Changes and developments in contemporary music and fashion often occur at street level, with cultural shifts led by small, but influential groups of movers and shakers. The same is true for art and design. Away from the prying eyes of the media, new approaches and new visions start to emerge. The 'style' press, often the purveyors of all things new, bright, and shiny, began to recognize and reflect new means of creating 'cool' images. Previously creatively constrained by the sole use of photography, brave steps have been taken to break with tradition and to showcase work from the undercurrent of emerging image-makers.

Breaking Boundaries

Neither graphic designer, photographer, nor illustrator, these 'graphic image-makers' have started to cross boundaries, creating their own visual languages, their own innovative brand of picture-making, to capture the essence of the stories they are commissioned to cover, and the products and artists they promote–they are providing the visual zeitgeist.

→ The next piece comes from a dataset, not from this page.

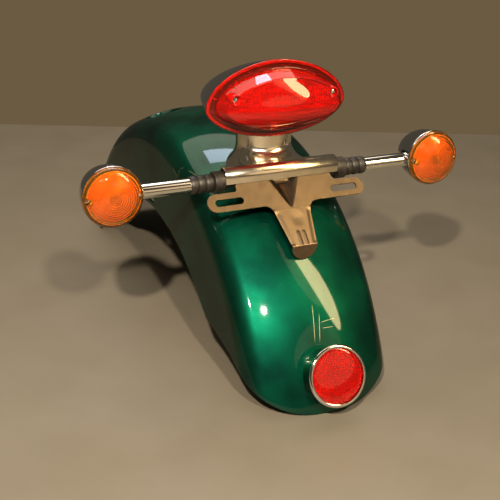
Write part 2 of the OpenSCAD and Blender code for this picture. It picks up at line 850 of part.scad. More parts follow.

The secret of the most successful work lies in its artistic combination of the digital and the traditional in an unobtrusive and subtle manner. Using digital photographic techniques alongside or in combination with drawing and painting skills, and merging these with aspects of practice developed from printmaking, letterpress printing, stencilled street art and the like, this cutting-edge approach demands attention. A visual equivalent to the scratching, sampling, and remixing of contemporary music, this new aesthetic draws upon many creative inspirations and techniques. Often working alone or in small studio set-ups, sometimes even as part of independent design studios, these mavericks have started to change the face of contemporary illustration and graphic design.